Fitzmaurice was obviously too thin skinned to serve in public office, but I can see (barely) why a Nazi salute implying that he was a fascist might upset him. I'm sure far more people would be upset by a literal rendering of him as a Nazi. This is counter-productive, and in bad taste.
by satirist
Monday Dec 20th, 2010 9:51 PM
first of all, it's satire, and it was funny, so relax. Robert Norse was the one who suggested that the behavior of the city council, including Fitzmaurice, was Nazi-like. Judge Alex Kozinski of the Ninth Circuit joined in that suggestion in his concurring opinion by comparing Fitzmaurice to Der Führer due his inability to "tolerate offensive or irritating speech." i thought it was pretty funny for a federal judge to basically call the guy a Nazi, so I made a little thingy there. CTFD.
by a
Tuesday Dec 21st, 2010 9:21 AM
I find it funny how someone always misinterprets satire and takes such things literally. The poster is funny. No harm no foul.
by Becky Johnson
Tuesday Dec 21st, 2010 1:25 PM
Tim Fitzmaurice objected to Norse's brief, stiff-armed 'salute' and dubbed it a "Nazi Salute." Fitzmaurice, who is Catholic, later claimed that his wife, who IS Jewish, would have objected if she'd been there. She wasn't. Norse himself is Jewish. Chief Justice Alex Kozinski is also Jewish, and for kickers, is the son of two holocaust survivors, claiming he personally experienced having rocks thrown at himself in his native Romania when he was young and his family walked to synagogue, so he should be extremely sensitive to slights against the Jewish people and the horrors of Nazism. So this Jewish judge, the son of holocaust survivors, called a non-Jew married to a Jew, & claiming to be defending Jews "der Fuhrer" (ironically, ANOTHER expression that the Jewish Norse had been censored for using at a Santa Cruz City Council meeting by then- mayor, Fitzmaurice -- that time DURING Norse's legal public comment time) when he defended his Jewish wife from offense when a Jew used the "Nazi" gesture to paint the council as Nazi-like.

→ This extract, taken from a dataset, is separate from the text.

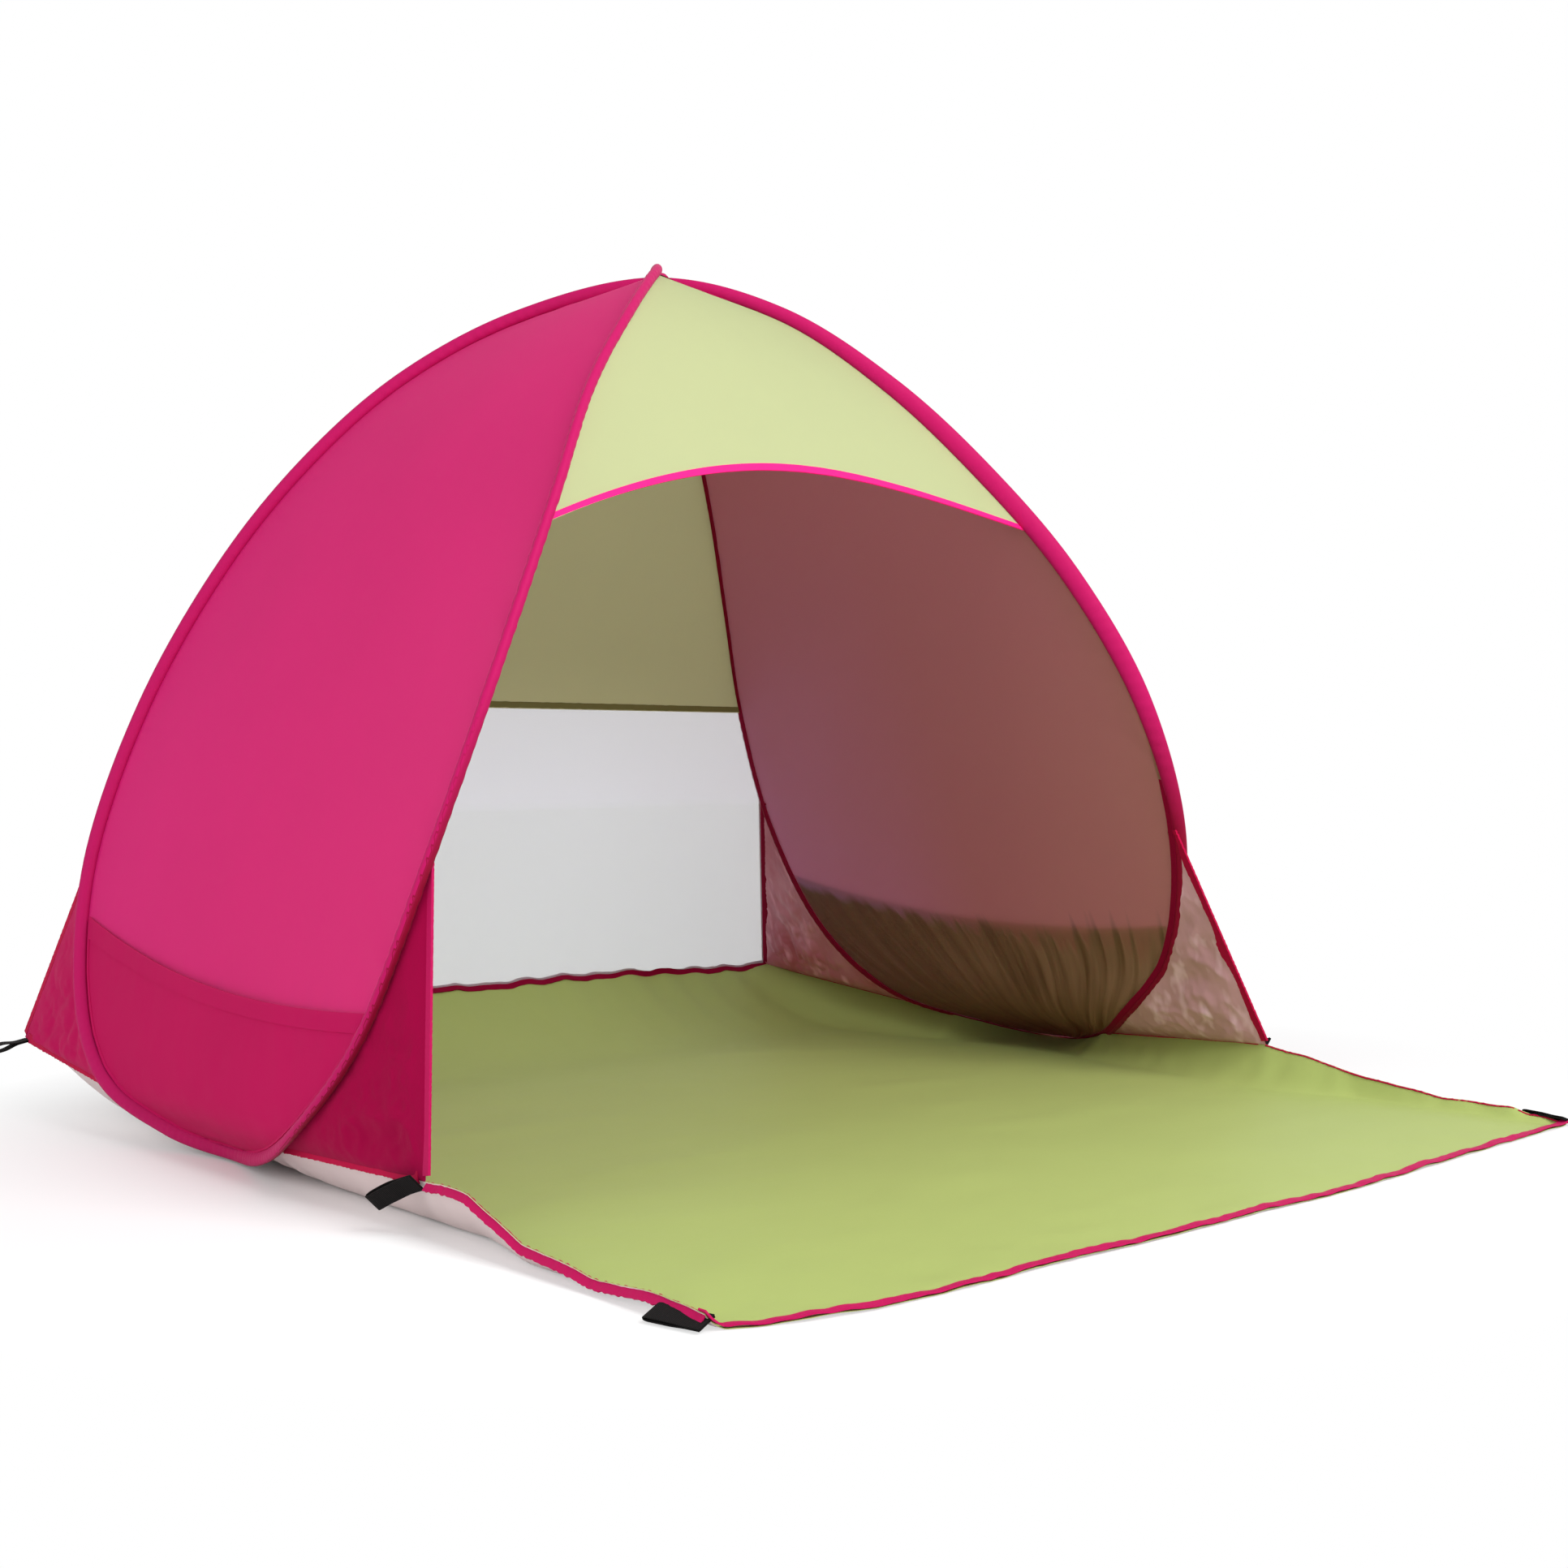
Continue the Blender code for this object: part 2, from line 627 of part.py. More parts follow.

Seems that the son of holocaust survivors and a sitting Jewish judge is more offended by Nazi-like behavior by government authorities than whether Jews are offended by someone satirically using Nazi expressions.
by Becky Johnson (posted by Robert Norse)
Tuesday Dec 21st, 2010 4:49 PM
For history buffs, here's the 8 1/2 year old press release that HUFF issued at the time. Thanks again, to Becky Johnson, who not only wrote the release but unearthed it from the HUFF archives. More important, Johnson caught the whole thing on video which should have sealed the issue and resulted in an apology and a chance in the decorum rules. Instead, we've had 8 years of City Council posturing, hundreds of thousands of dollars in expenses, and a continuing pattern of repression. ---R. Norse


309 Cedar St. PMB 14B -- Santa Cruz, Ca. 95060

(831) 423-HUFF e-mail for Robert Norse
rnorse [at]

Norse Arrested by Mayor Krohn for Non-obscene Silent Gesture, Charged with Disrupting a Meeting

March 12, 2002

by Becky Johnson

Santa Cruz, Ca. -- Mayor Christopher Krohn promised on his election as mayor to make the city council chambers more welcoming to the public. He also promised to protect and expand public participation in City Council meetings. But for the past two meetings, and without precedent, Mayor Krohn has limited oral communications to 2 minutes per speaker. Some felt he cut off the public comment before the 30 minutes were up. "And Krohn engaged some speakers in a dialogue that used up even more of the public's time to speak," homeless
activist Robert Norse complained.

At the March 12th meeting, Norse waited in line to speak. But when his turn arrived, he was told to wait until the end of the line as he had been allowed to speak at the previous City Council meeting. Norse sat down but was concerned that the dialogue the Mayor engaged in with some of the speakers would take time away from the later speakers. As Susan Zeman approached the microphone, Krohn cut her off. She stood briefly at the podium and asked that she be allowed to speak. Krohn ordered her to "step away from the podium or you will be arrested." Another person called out asking the Mayor to extend oral communications for the last three speakers. Krohn ignored the request.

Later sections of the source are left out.